— Start ENTRIES SUPPLIED —
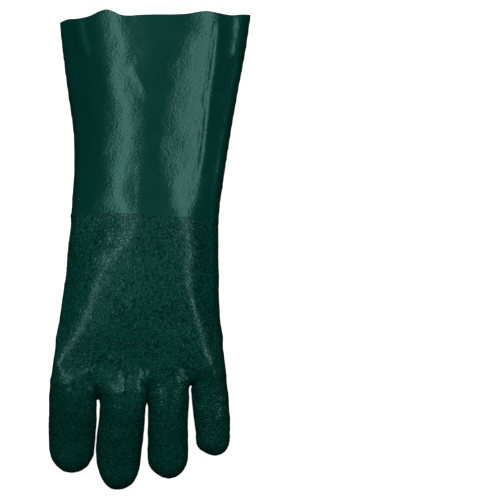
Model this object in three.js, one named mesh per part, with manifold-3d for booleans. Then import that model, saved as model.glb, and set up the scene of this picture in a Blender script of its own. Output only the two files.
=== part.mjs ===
// A PVC coated work glove with a long gauntlet cuff, for the left hand, in millimetres.
// It lies palm down on the plane z = 0, with the cuff mouth at +Y, the fingertips at -Y,
// the index finger at -X and the thumb tucked under the palm.
// The glove is one hollow shell: a smooth cuff, and a hand with a second rough coat.
import * as THREE from 'three';
import { mergeVertices } from 'three/addons/utils/BufferGeometryUtils.js';
import Module from 'manifold-3d';

const wasm = await Module();
wasm.setup();

// Lengths along the glove, measured from the line where the second coat ends
const CUFF_LENGTH = 146;
const PALM_LENGTH = 126;
const RIM_WAVE = 3;

// Widths across the glove, lying flat
const MOUTH_WIDTH = 137;
const WRIST_WIDTH = 105;
const KNUCKLE_WIDTH = 125;

// Heights of the empty, slightly open tube
const CUFF_HEIGHT = 32;
const PALM_THICKNESS = 29;

// Walls: lining and first coat together, then the second coat on the hand
const WALL = 1.7;
const SECOND_COAT = 0.5;
const JOIN_GAP = 0.3;
const DIP_LINE_SLOPE = 2.4;

// Thumb, which lies along the palm on the index side
const THUMB_WIDTH = 33;
const THUMB_THICKNESS = 25;
const THUMB_REACH = 114;
const THUMB_HEEL = 34;

// The palm rests on the thumb, so it is lifted by the thumb and a small gap
const THUMB_GAP = 1.5;
const PALM_LIFT = THUMB_THICKNESS + THUMB_GAP;

// Fingers: each starts this far inside the palm, and reach is its length from there. place is
// a share of KNUCKLE_WIDTH, lean is how far the tip stands to the side, and root is the height
// of its start as a share of PALM_LIFT.
const ROOT_DEPTH = 24;
const FINGERS = {
  index: { width: 33.5, thickness: 28, reach: 83, place: -0.378, lean: -2.5, root: 1.66 },
  middle: { width: 32.5, thickness: 28, reach: 95, place: -0.088, lean: -5.5, root: 1.472 },
  ring: { width: 28.2, thickness: 25.5, reach: 87, place: 0.162, lean: -0.6, root: 1.17 },
  little: { width: 25.2, thickness: 23, reach: 70.5, place: 0.388, lean: 4, root: 0.868 },
};

// Height of a fingertip's middle line, as a share of the finger's thickness: the tip rests on
// the surface and is flattened a little
const TIP_HEIGHT = 0.428;

// Fineness of the faceted surface
const TUBE_SIDES = 44;
const TUBE_RINGS = 26;
const FINGER_SIDES = 18;
const FINGER_RINGS = 8;
const TIP_RINGS = 4;
const RING_CROWDING = 0.1;

// The walls run together in the side folds, so the hollow ends this many walls short of them
const FOLD_WALL = 1.4;

// Cuff sections. along is a share of CUFF_LENGTH, flare runs from the wrist's width to the
// mouth's, sway is a share of WRIST_WIDTH, and left to ridge are shares of CUFF_HEIGHT: the
// heights of the side folds, then of the layers above and below them. fold says how tight the
// side folds are: 1 is an ellipse, more is tighter and less is blunter.
const CUFF_SECTIONS = [
  {
    along: 1.0, flare: 1.0, sway: 0.036, left: 0.19, right: 0.19,
    crown: 0.69, belly: 0.32, ridge: 0.16, fold: 1.2,
  },
  {
    along: 0.78, flare: 0.76, sway: 0.026, left: 0.19, right: 0.19,
    crown: 0.78, belly: 0.32, ridge: 0.12, fold: 1.2,
  },
  {
    along: 0.58, flare: 0.46, sway: 0.021, left: 0.21, right: 0.2,
    crown: 0.86, belly: 0.34, ridge: 0.09, fold: 1.2,
  },
  {
    along: 0.38, flare: 0.2, sway: 0.013, left: 0.24, right: 0.22,
    crown: 0.91, belly: 0.36, ridge: 0.06, fold: 1.2,
  },
  {
    along: 0.18, flare: 0.06, sway: -0.009, left: 0.34, right: 0.25,
    crown: 0.9, belly: 0.42, ridge: 0.04, fold: 1.2,
  },
  {
    along: 0.0, flare: 0.0, sway: -0.03, left: 0.56, right: 0.31,
    crown: 0.8, belly: 0.46, ridge: 0.02, fold: 1.1,
  },
];

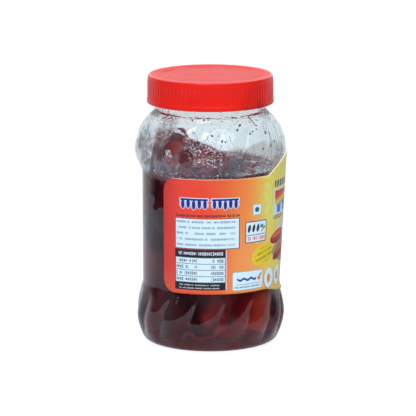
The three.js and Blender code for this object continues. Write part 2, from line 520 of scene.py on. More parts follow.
def jar():
    """The outside goes from under the foot up to the rim, and the inside from there down again."""
    rim_rise = rim - neck_bottom
    outside = foot_outline(0, 3.9) + wall_outline(0)
    outside += outline(*((neck_radius + radius, neck_bottom + height) for radius, height in (
        (1.0, 0.6), (0.4, 1.1), (0, 2), (0, 8.4), (0.5, 9.3), (1.9, 10.6), (2.4, 11), (1.9, 11.4),
        (0.5, 12.7), (0, 13.6), (0, rim_rise - 0.6), (-0.2, rim_rise - 0.2), (-0.6, rim_rise),
        (-neck_wall + 0.2, rim_rise),
    )))
    inside = outline((neck_radius - neck_wall, rim - 0.3), (neck_radius - neck_wall, neck_bottom + 0.4))
    inside += wall_outline(wall)[::-1]
    floor = outline((foot_inner_radius, wall))
    arc(floor, (33, 4.7), (foot_inner_radius - dome_edge, dome_rise - 1 + wall), 5)
    inside += floor[1:] + outline((0, dome_rise + wall))
    wet = [i for i, point in enumerate(outside + inside) if i >= len(outside) and point.z < syrup_level]
    skin = turned(outside + inside, flutes, steps_per_flute, wet)
    mark = skin.verts.layers.int["wet"]
    valley = skin.verts.layers.float.new("valley")
    for vert in skin.verts:
        # How strongly each valley is paled: scuffs and painted highlights
        valley_strength = min(flute_depth(vert.co.z), 1) * (1 if vert.co.z > waist_top else 0.3)
        vert[valley] = (1 - abs(math.sin(turn_of(vert.co) * flutes / 2))) ** 16 * valley_strength
        vert.co = fluted(vert.co)
    for face in skin.faces:
        face.material_index = int(all(vert[mark] for vert in face.verts))
    finished("clear_jar", skin, [jar_finish(), wet_wall_finish()], "jar")


jar()


# Syrup
# Dark red sugar syrup, boiled down with the carrots. It wets the wall, so it climbs a little at its edge.
meniscus_rise = 1.1
meniscus_width = 3.0


def syrup_finish(name, roughness, bending, ripple):
    """Clear red; light that passes through it loses its green and blue on the way."""
    finish, recipe = new_finish(name)
    sockets = {
        "Base Color": (0.9, 0.5, 0.4, 1),
        "Roughness": roughness,
        "IOR": bending,
        "Transmission Weight": 1.0,
    }
    if ripple:
        sockets["Normal"] = recipe.bump(recipe.speckle(90, 1), 0.002, ripple)
    recipe.surface(sockets, recipe.depth((0.95, 0.66, 0.58, 1), 300.0))
    return finish


def syrup():
    """Out to the middle of the wall, so that no air shows between them; only its top shines."""
    side = wall_outline(wall / 2)
    edge = syrup_level + meniscus_rise
    line = foot_outline(wall / 2, 4.3)
    line += [point for point in side if point.z < edge]
    shore = radius_at(side, edge)
    line += outline((shore, edge))
    arc(line, (shore - 0.9, syrup_level), (shore - meniscus_width, syrup_level), 4)
    line += outline(*((shore * share, syrup_level) for share in (0.75, 0.5, 0.25, 0)))
    skin = turned(line, flutes, steps_per_flute)
    for vert in skin.verts:
        vert.co = fluted(vert.co)
    skin.normal_update()
    for face in skin.faces:
        if face.calc_center_median().z > syrup_level - 0.6 and face.normal.z > 0.15:
            face.material_index = 1
    finishes = [syrup_finish("syrup", 0.0, 1.0, 0), syrup_finish("syrup surface", 0.03, 1.45, 0.3)]
    finished("syrup", skin, finishes)


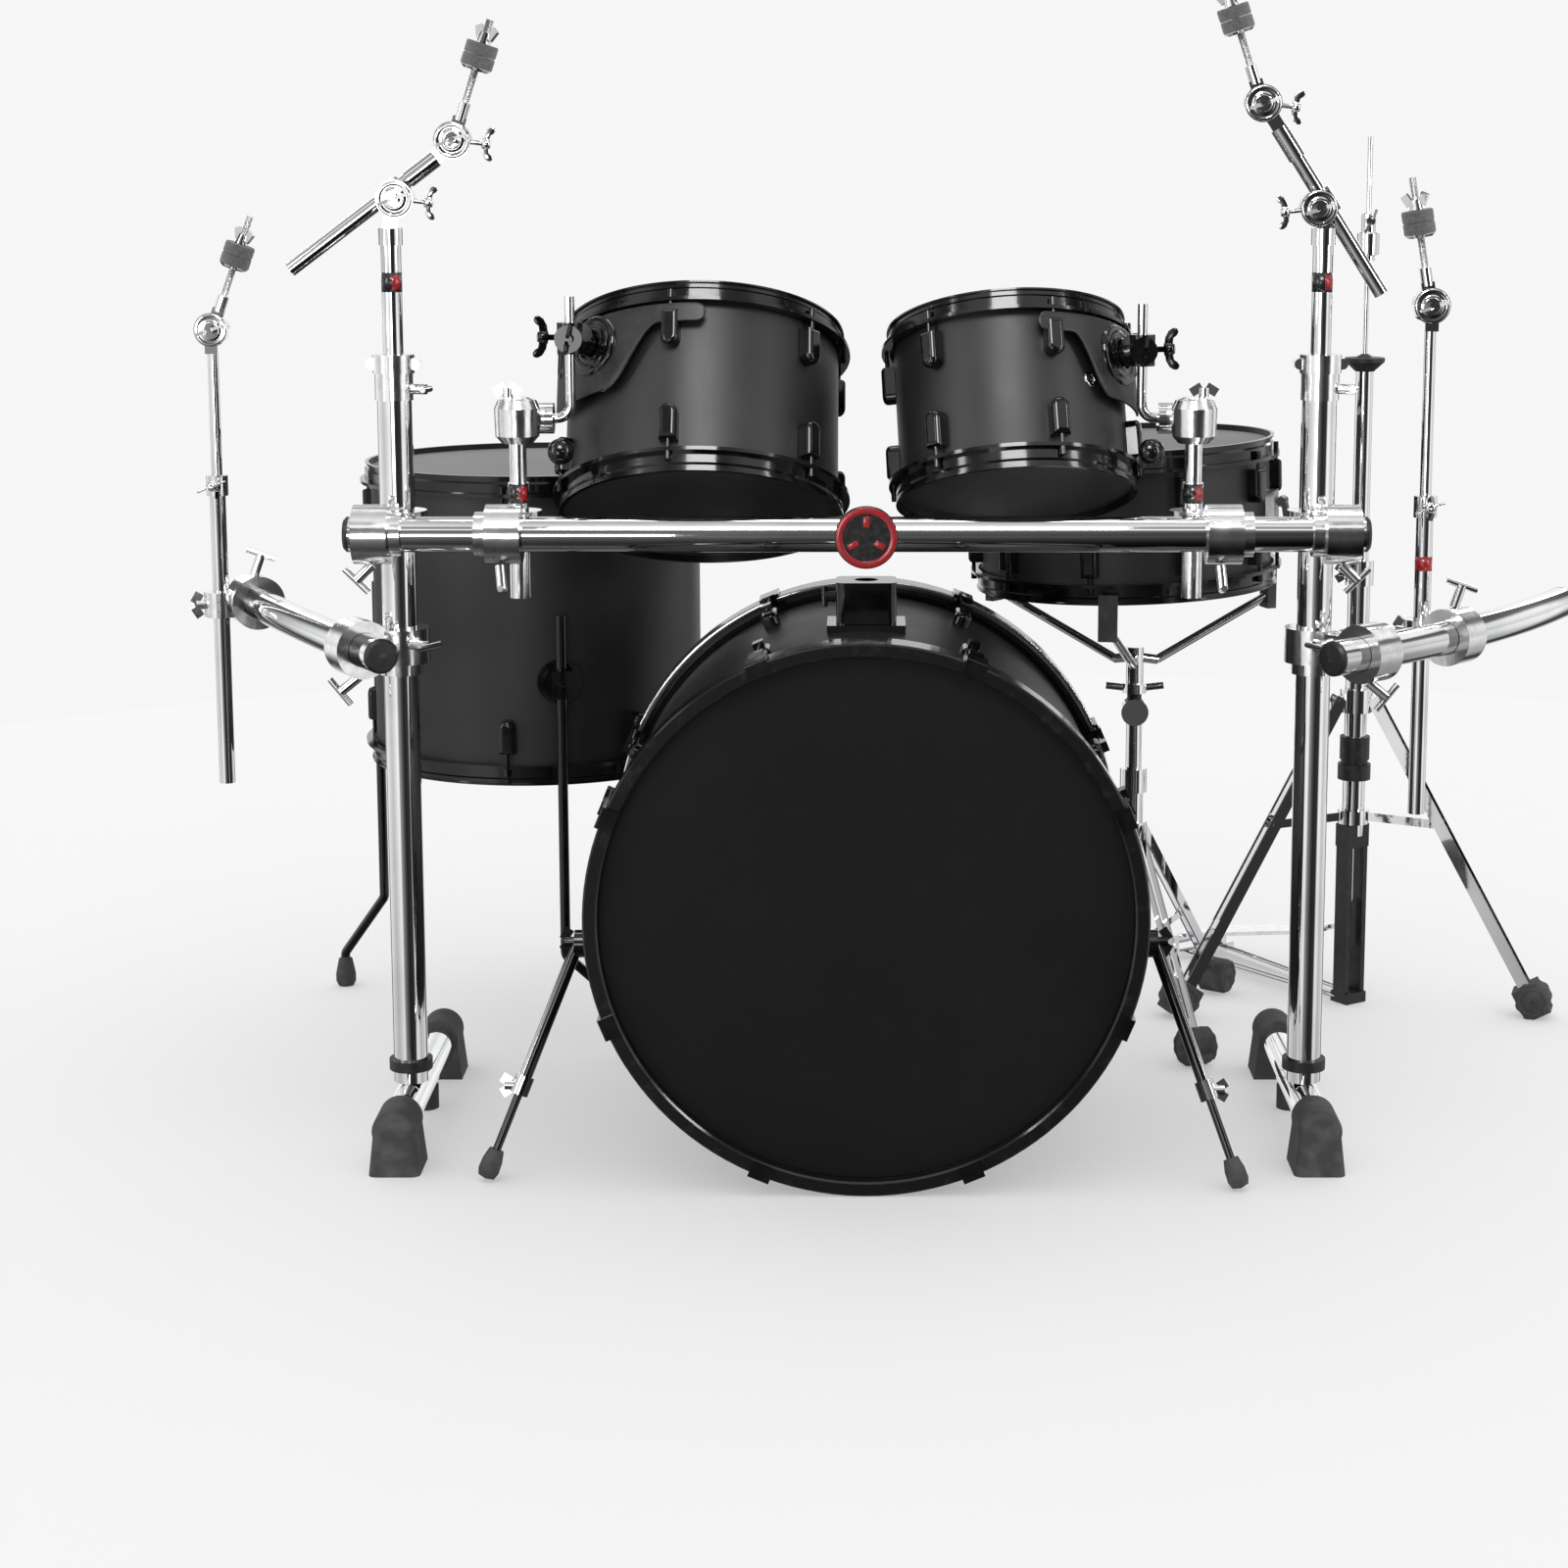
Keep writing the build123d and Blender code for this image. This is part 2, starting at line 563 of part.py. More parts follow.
for index, name in enumerate(hand):
    side = 1 if name == "left" else -1
    plate_x = tom_post_x[index] + side * (tilter_radius + 4 + hinge_gap)
    rod_x = tom_rod_x[index]
    with BuildPart() as tom_arm:
        rod((plate_x, tom_rod_y, tom_axis_z), (plate_x + side * 8, tom_rod_y, tom_axis_z), 17)
        rod((plate_x - side * 12, tom_rod_y, tom_axis_z), (plate_x + side, tom_rod_y, tom_axis_z),
            bolt_radius)
        with BuildLine() as route:
            FilletPolyline((plate_x + side * 4, tom_rod_y, tom_axis_z), (rod_x, tom_rod_y, tom_axis_z),
                           (rod_x, tom_rod_y, tom_rod_top[index]), radius=15)
        with BuildSketch(Plane(origin=route.line @ 0, z_dir=route.line % 0)) as section:
            Circle(tom_rod_radius)
        sweep(section.sketch, path=route.line)
    kit[f"tom_arm_{name}"] = tom_arm

for index, name in enumerate(hand):
    place, (radius, length) = tom_places[index], tom_sizes[index]
    count, phase = tom_rods[index], tom_phases[index]
    with BuildPart() as tom_shell:
        shell(place, radius, length)
    kit[f"tom_{name}_shell"] = tom_shell
    with BuildPart() as tom_hoops:
        hoop(place, radius, length, count, phase)
        hoop(flipped(place), radius, length, count, -phase)
    kit[f"tom_{name}_hoops"] = tom_hoops
    with BuildPart() as tom_heads:
        head(place, radius, length)
        head(flipped(place), radius, length)
    kit[f"tom_{name}_heads"] = tom_heads
    with BuildPart() as tom_lugs:
        drum_lugs(place, radius, length, count, phase, 42)
    kit[f"tom_{name}_lugs"] = tom_lugs

    # The rod clamp: a block bored for the arm's rod, a ribbed disc and a foot that follows the shell
    rod_x = tom_rod_x[index]
    clamp_z = tom_clamp_z[index]
    axis_point = Vector(rod_x, tom_rod_y, clamp_z)
    local = place.to_local_coords(axis_point)
    inward = Vector(local.X, local.Y, 0).normalized()
    wall_radius = radius + 0.1
    wall_point = place.from_local_coords(Vector(inward.X * wall_radius, inward.Y * wall_radius, local.Z))
    outward = (place.from_local_coords(inward + Vector(0, 0, local.Z))
               - place.from_local_coords(Vector(0, 0, local.Z))).normalized()
    with BuildPart() as tom_mount:
        disc = along(wall_point, outward, 8)
        rod(disc, along(disc, outward, 7), 28)
        rod(along(wall_point, outward, 0.6), disc, 20)
        reach = (axis_point - disc).dot(outward)
        rod(disc, along(disc, outward, max(reach, 14) + 4), 13)
        rod(axis_point - Vector(0, 0, 17), axis_point + Vector(0, 0, 17), 14)
        rod(axis_point - Vector(0, 0, 40), axis_point + Vector(0, 0, 40),
            tom_rod_radius + slide_gap, Mode.SUBTRACT)
        knob = axis_point + Vector(0, -12, 0)
        rod(knob, knob + Vector(0, -9, 0), 15)
        wing(Plane(origin=knob + Vector(0, -8, 0), x_dir=(0.2, 0, 1), z_dir=(0, -1, 0)))
        rod(place.from_local_coords(Vector(0, 0, local.Z - 60)),
            place.from_local_coords(Vector(0, 0, local.Z + 60)),
            radius + 0.5, Mode.SUBTRACT)
    kit[f"tom_{name}_mount"] = tom_mount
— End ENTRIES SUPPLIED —
EXERCISE OBJECTIVE: The first line of the records and every line down to the line with "const PALM_LIFT = THUMB_THICKNESS" must be quoted exactly; leave out all else.

SOLUTION FOR THIS EXERCISE:
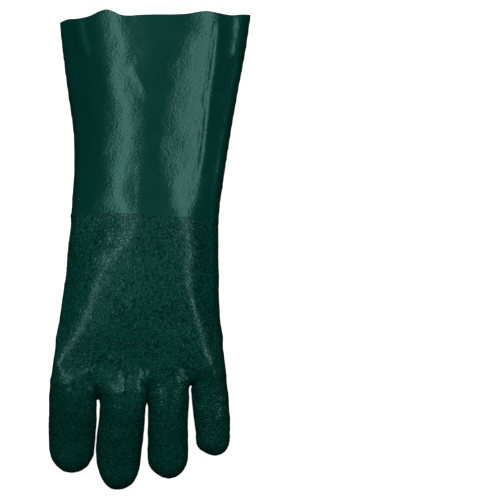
Model this object in three.js, one named mesh per part, with manifold-3d for booleans. Then import that model, saved as model.glb, and set up the scene of this picture in a Blender script of its own. Output only the two files.
=== part.mjs ===
// A PVC coated work glove with a long gauntlet cuff, for the left hand, in millimetres.
// It lies palm down on the plane z = 0, with the cuff mouth at +Y, the fingertips at -Y,
// the index finger at -X and the thumb tucked under the palm.
// The glove is one hollow shell: a smooth cuff, and a hand with a second rough coat.
import * as THREE from 'three';
import { mergeVertices } from 'three/addons/utils/BufferGeometryUtils.js';
import Module from 'manifold-3d';

const wasm = await Module();
wasm.setup();

// Lengths along the glove, measured from the line where the second coat ends
const CUFF_LENGTH = 146;
const PALM_LENGTH = 126;
const RIM_WAVE = 3;

// Widths across the glove, lying flat
const MOUTH_WIDTH = 137;
const WRIST_WIDTH = 105;
const KNUCKLE_WIDTH = 125;

// Heights of the empty, slightly open tube
const CUFF_HEIGHT = 32;
const PALM_THICKNESS = 29;

// Walls: lining and first coat together, then the second coat on the hand
const WALL = 1.7;
const SECOND_COAT = 0.5;
const JOIN_GAP = 0.3;
const DIP_LINE_SLOPE = 2.4;

// Thumb, which lies along the palm on the index side
const THUMB_WIDTH = 33;
const THUMB_THICKNESS = 25;
const THUMB_REACH = 114;
const THUMB_HEEL = 34;

// The palm rests on the thumb, so it is lifted by the thumb and a small gap
const THUMB_GAP = 1.5;
const PALM_LIFT = THUMB_THICKNESS + THUMB_GAP;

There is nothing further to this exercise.